*Problem description*
Your task is to repeat the listing exactly.

[Structured object records]

★ ★ ★ ★ ★

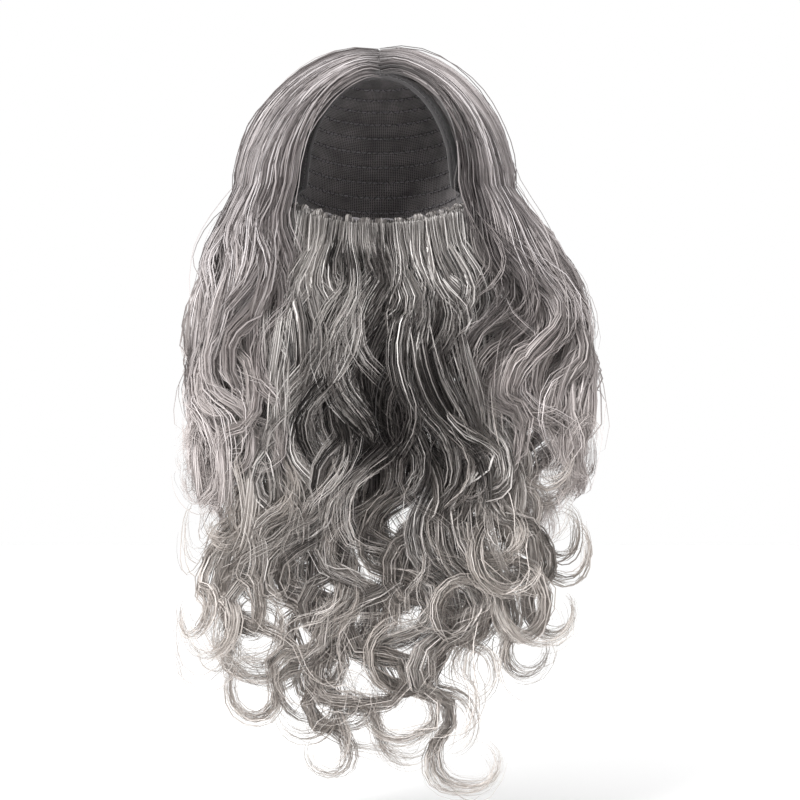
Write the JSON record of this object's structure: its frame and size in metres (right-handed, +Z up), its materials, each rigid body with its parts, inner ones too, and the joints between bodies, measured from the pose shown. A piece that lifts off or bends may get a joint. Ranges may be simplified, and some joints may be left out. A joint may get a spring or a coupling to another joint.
{
  "type": "wizard wig with beard",
  "caption": "Long wavy grey wig on a hollow cap with a centre parting, worn with a long wavy full beard on a curved band and strap.",
  "frame": {"origin": "crown of the head, on the inside of the cap", "axes": "+Z up, the face looks along -Y, +X at the right of the front view"},
  "size_m": [0.3472, 0.2457, 0.622],
  "materials": {
    "cap_net": "dark elastic net with sewn weft rows",
    "band": "dark elastic band",
    "wig_hair": "synthetic hair, silver grey, soft sheen",
    "beard_weft": "gathered and sewn hair edge",
    "beard_hair": "synthetic hair, mixed grey, soft sheen",
    "strap": "woven elastic"
  },
  "bodies": {
    "root": {"wig_cap": "cap_net", "cap_front_band": "band", "parting_strip": "band", "hair_left": "wig_hair", "hair_right": "wig_hair", "hair_back": "wig_hair", "beard_backing": "cap_net", "beard_edge": "beard_weft", "beard_hair": "beard_hair", "beard_strap": "strap"}
  },
  "joints": []
}
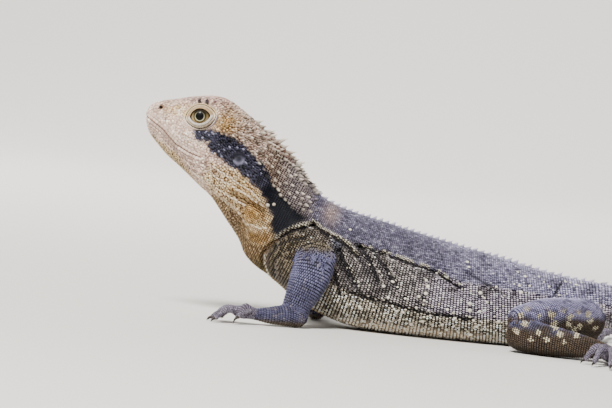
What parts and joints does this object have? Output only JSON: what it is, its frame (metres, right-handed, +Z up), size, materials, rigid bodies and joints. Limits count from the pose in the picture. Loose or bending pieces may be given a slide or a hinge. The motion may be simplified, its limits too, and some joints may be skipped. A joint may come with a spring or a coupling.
{
  "type": "eastern water dragon",
  "caption": "Life-size still model of an eastern water dragon resting on its belly, head raised, tail laid along the floor.",
  "frame": {"origin": "middle of the flat of the belly that rests on the floor, at floor level", "axes": "+X towards the tail, so the snout points to -X; +Z up; the animal's left side is at -Y"},
  "size_m": [0.6352, 0.1802, 0.0961],
  "materials": {
    "skin": "dry keeled skin, blue-grey above, brown and gold below",
    "scales": "small overlapping keeled scales, dry satin",
    "horn": "pale horn of crest spines, cone scales and claws",
    "eye": "wet glossy eyeball with a gold-brown iris"
  },
  "bodies": {
    "root": {"head": "skin", "neck": "skin", "torso": "skin", "tail_root": "skin", "tail_front": "skin", "tail_middle": "skin", "tail_rear": "skin", "tail_tip": "skin", "upper_arm_left": "skin", "forearm_left": "skin", "hand_left": "skin", "thigh_left": "skin", "shank_left": "skin", "foot_left": "skin", "eye_left": "eye", "upper_arm_right": "skin", "forearm_right": "skin", "hand_right": "skin", "thigh_right": "skin", "shank_right": "skin", "foot_right": "skin", "eye_right": "eye"}
  },
  "joints": []
}
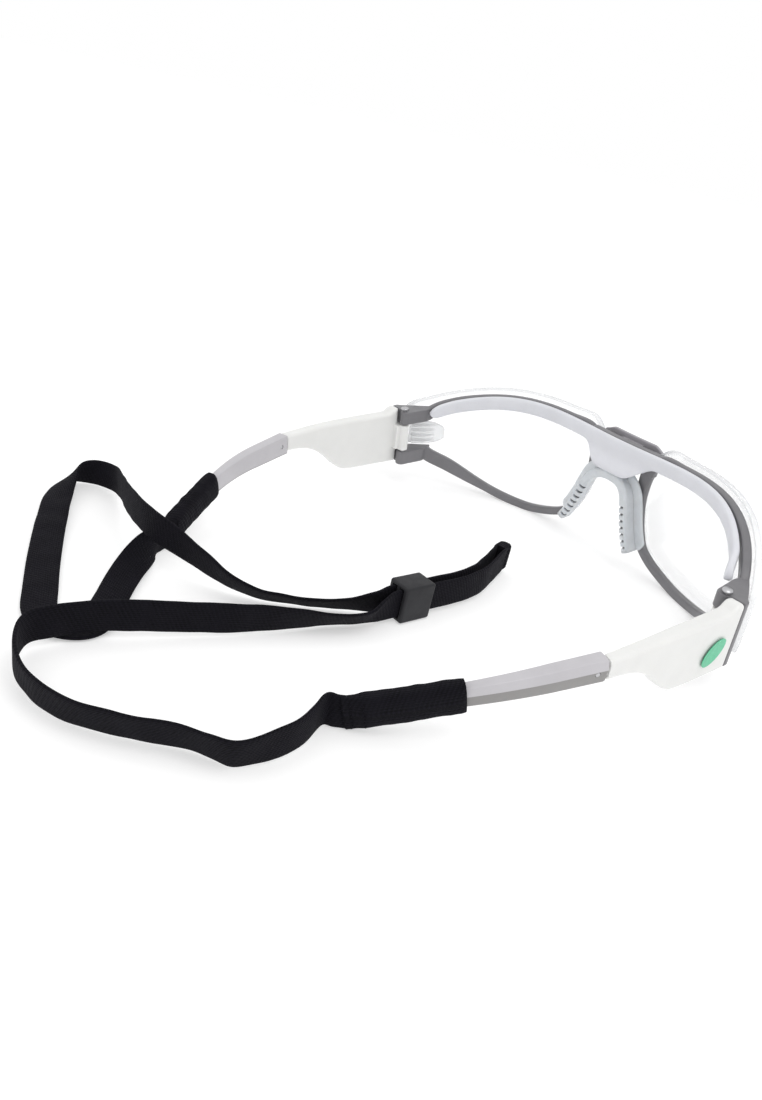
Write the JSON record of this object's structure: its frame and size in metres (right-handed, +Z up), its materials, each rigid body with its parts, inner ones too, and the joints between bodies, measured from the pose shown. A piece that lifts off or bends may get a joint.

★ ★ ★ ★ ★

*Output*
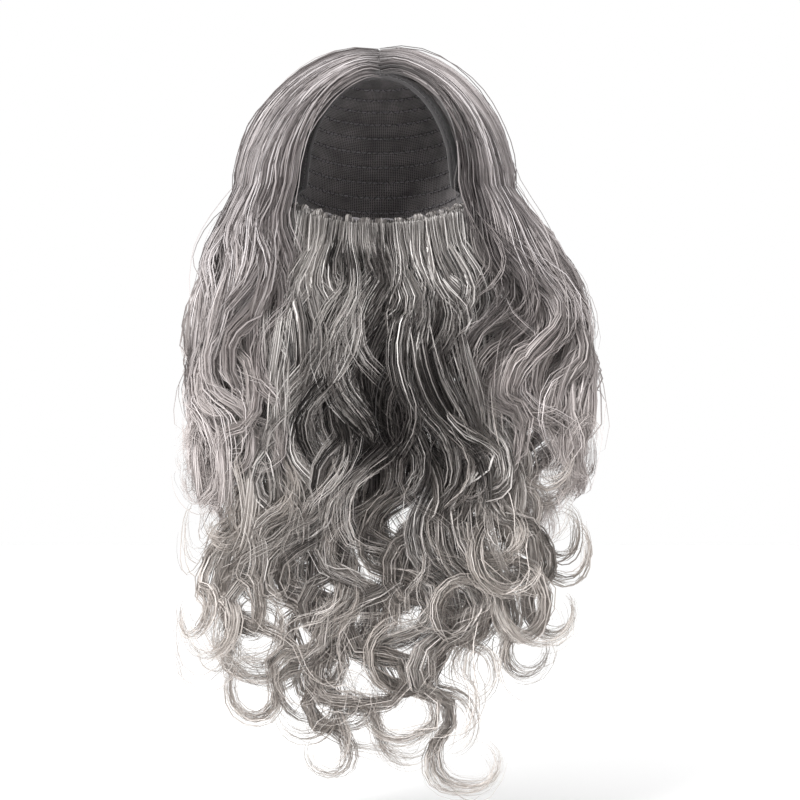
Write the JSON record of this object's structure: its frame and size in metres (right-handed, +Z up), its materials, each rigid body with its parts, inner ones too, and the joints between bodies, measured from the pose shown. A piece that lifts off or bends may get a joint. Ranges may be simplified, and some joints may be left out. A joint may get a spring or a coupling to another joint.
{
  "type": "wizard wig with beard",
  "caption": "Long wavy grey wig on a hollow cap with a centre parting, worn with a long wavy full beard on a curved band and strap.",
  "frame": {"origin": "crown of the head, on the inside of the cap", "axes": "+Z up, the face looks along -Y, +X at the right of the front view"},
  "size_m": [0.3472, 0.2457, 0.622],
  "materials": {
    "cap_net": "dark elastic net with sewn weft rows",
    "band": "dark elastic band",
    "wig_hair": "synthetic hair, silver grey, soft sheen",
    "beard_weft": "gathered and sewn hair edge",
    "beard_hair": "synthetic hair, mixed grey, soft sheen",
    "strap": "woven elastic"
  },
  "bodies": {
    "root": {"wig_cap": "cap_net", "cap_front_band": "band", "parting_strip": "band", "hair_left": "wig_hair", "hair_right": "wig_hair", "hair_back": "wig_hair", "beard_backing": "cap_net", "beard_edge": "beard_weft", "beard_hair": "beard_hair", "beard_strap": "strap"}
  },
  "joints": []
}
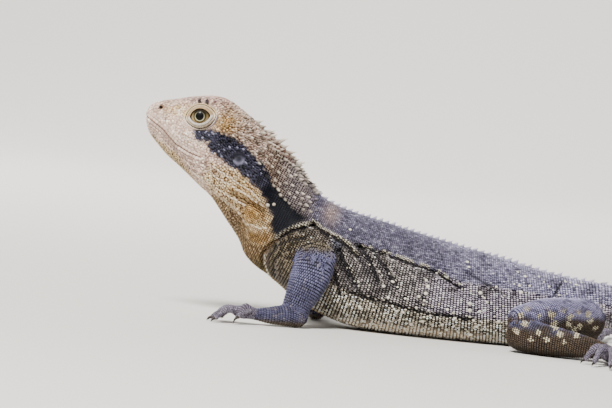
What parts and joints does this object have? Output only JSON: what it is, its frame (metres, right-handed, +Z up), size, materials, rigid bodies and joints. Limits count from the pose in the picture. Loose or bending pieces may be given a slide or a hinge. The motion may be simplified, its limits too, and some joints may be skipped. A joint may come with a spring or a coupling.
{
  "type": "eastern water dragon",
  "caption": "Life-size still model of an eastern water dragon resting on its belly, head raised, tail laid along the floor.",
  "frame": {"origin": "middle of the flat of the belly that rests on the floor, at floor level", "axes": "+X towards the tail, so the snout points to -X; +Z up; the animal's left side is at -Y"},
  "size_m": [0.6352, 0.1802, 0.0961],
  "materials": {
    "skin": "dry keeled skin, blue-grey above, brown and gold below",
    "scales": "small overlapping keeled scales, dry satin",
    "horn": "pale horn of crest spines, cone scales and claws",
    "eye": "wet glossy eyeball with a gold-brown iris"
  },
  "bodies": {
    "root": {"head": "skin", "neck": "skin", "torso": "skin", "tail_root": "skin", "tail_front": "skin", "tail_middle": "skin", "tail_rear": "skin", "tail_tip": "skin", "upper_arm_left": "skin", "forearm_left": "skin", "hand_left": "skin", "thigh_left": "skin", "shank_left": "skin", "foot_left": "skin", "eye_left": "eye", "upper_arm_right": "skin", "forearm_right": "skin", "hand_right": "skin", "thigh_right": "skin", "shank_right": "skin", "foot_right": "skin", "eye_right": "eye"}
  },
  "joints": []
}
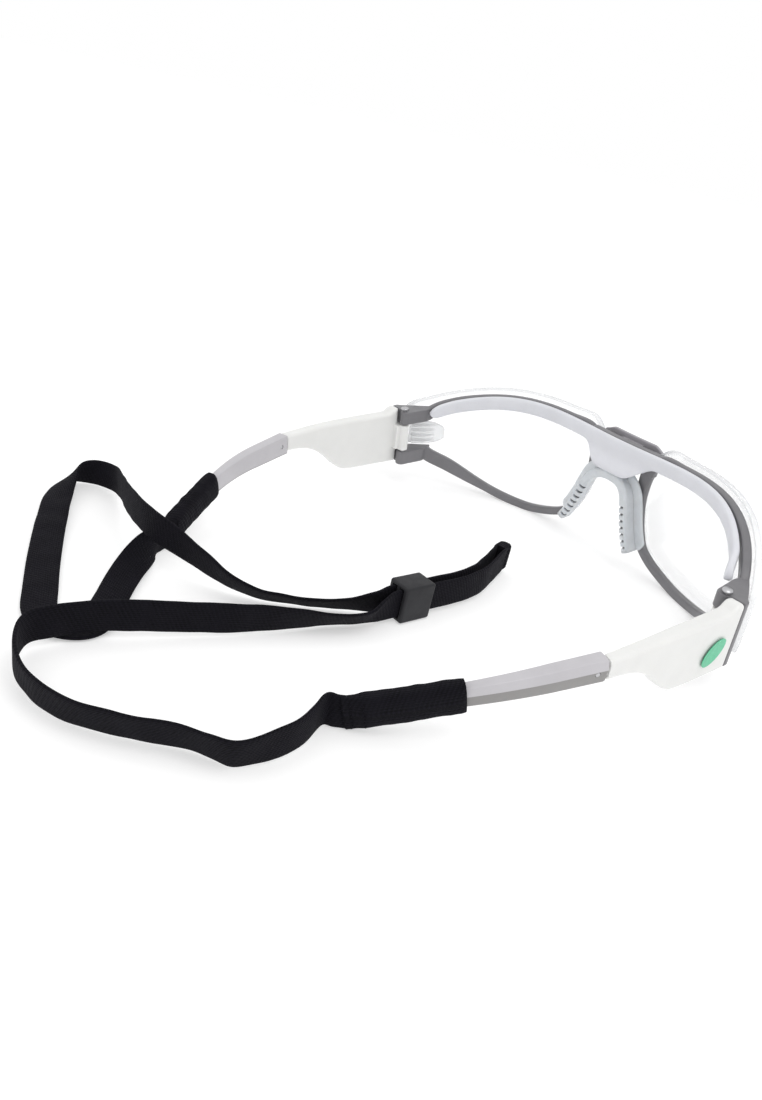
Write the JSON record of this object's structure: its frame and size in metres (right-handed, +Z up), its materials, each rigid body with its parts, inner ones too, and the joints between bodies, measured from the pose shown. A piece that lifts off or bends may get a joint.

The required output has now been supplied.